C'était à Namur, et j'aurais dû me trouver à Bruxelles ... Ubu, dans son règne,
était plus efficace...
1.3. Le
seul élément capital de notre identité de Wallons reste incontestablement la
langue française, qui nous indentifie mais n'est qu'accidentellement la nôtre.

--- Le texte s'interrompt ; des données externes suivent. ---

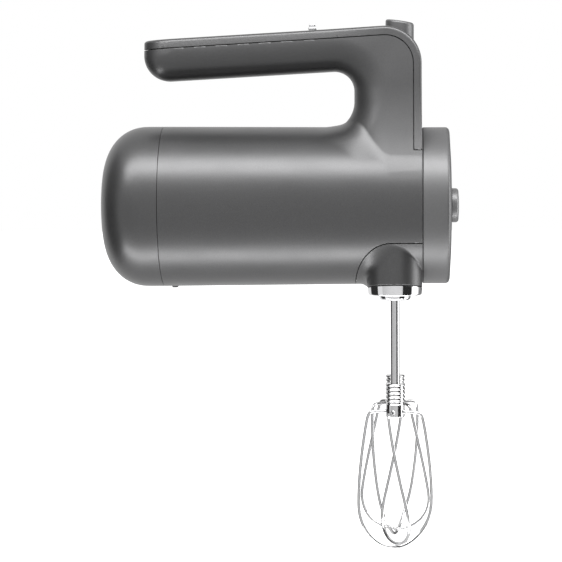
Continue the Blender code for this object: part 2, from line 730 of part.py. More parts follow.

Le sophisme suprême viendrait à affirmer que les wallons parlant le français,
tout qui parle le français est wallon ou encore, ajouterait Julos Beaucarne, est
de Tourinne-la-Grosse !

2. Il
existe pourtant une identité culturelle wallonne qui, comparée à l'identité
culturelle flamande, n'est guère plus différente que l'identité culturelle
bretonne comparée à l'identité culturelle alsacienne.
2.1. Le
problème revient à ne pas sombrer dans un stupide triomphalisme cocardier, mais
à se limiter à quelques spécificités d'esprit, de comportement, de volonté de
vivre ensemble. La fusion des communes -récente encore- nous a suffisamment
révélé à ce propos qu'une telle évidence ne s'est toujours pas incarnée...
2.2
L'entente cordiale "institutionnalisée" entre les provinces remonte, elle aussi,
à un proche passé, mais constitue un phénomène significatif. Feu le Gouverneur
Robert Gruslin, le fondateur du Centre d'Action culturelle de la Communauté
d'expression française (CACEF) avait bien compris qu'une confédération
provinciale valait à tout prendre mieux que de creux discours de militants
irresponsables. On a presque en même temps assisté à une volonté systématique de
déstructuration des instances provinciales, flamandes comme wallonnes. C'est à
Charles-Ferdinand Nothomb que l'on a dû le sauvetage. L'ex-ministre de
l'Intérieur s'insurgeait-il contre la cinglante question de Charles Baudelaire,
rentré amer de son périple chez nous en compagnie de son ami Félicien Rops: "Quel
est le terrain de sottise, le milieu le plus stupide, le plus producteur en
absurdités, le plus abondant en imbéciles intolérants? La province."
C'est une façon de voir,
et même quand on s'appelle Baudelaire mais que l'on juge en méconnaissance de
cause, on peut avoir les idées courtes et le paradoxe facile. Les provinces de
Hainaut et de Liège, on a tendance à l'oublier trop aisément, disposent de
services culturels officiels depuis 1919.
2.3. Je
reste -et resterai- convaincu qu'il est possible de sauvegarder une culture
wallonne, de la développer, d'en révéler la relative spécificité. A condition
d'opter une fois pour toutes pour une politique cohérente et conséquente, ce qui
nous manque cruellement aujourd'hui...

3.
Quelles seraient les conditions indispensables d'une politique culturelle
spécifiquement wallonne, cohérente et conséquente?
3.1.
L'abandon de particularismes locaux, qui cultivent la fâcheuse tendance de
confondre culture et manies étroites de vivre le quotidien. Le folklore, à ce
sujet et même s'il est digne du plus grand respect, se révèle souvent source
d'un tribalisme dérisoire mais significatif.
3.2. Un
tel tribalisme dépassé, il faut mener une politique cohérente, chacun se voulant
attentif à ce que fait l'autre, respectueux et modestement solidaire des
initiatives venues d'ailleurs. Le pire ennemi d'une vraie culture est le
localisme chauvin, la psychose manique du prestige personnel.
3.3. Au
départ de ces postulats, il faut sereinement se poser les questions de fond:
-
Quelles sont les
véritables et significatives composantes de la culture wallonne?
-
Comment et avec qui
peut-on les préserver, les développer, les multiplier ?
-
Quelle politique
cohérente doit-on développer pour y parvenir?
4. C'est
de ces différents problèmes que je voudrais, sans vouloir anticiper sur le débat
ni surtout, en infléchir les conclusions, que je voudrais librement m'entretenir
avec les participants au colloque d'octobre prochain.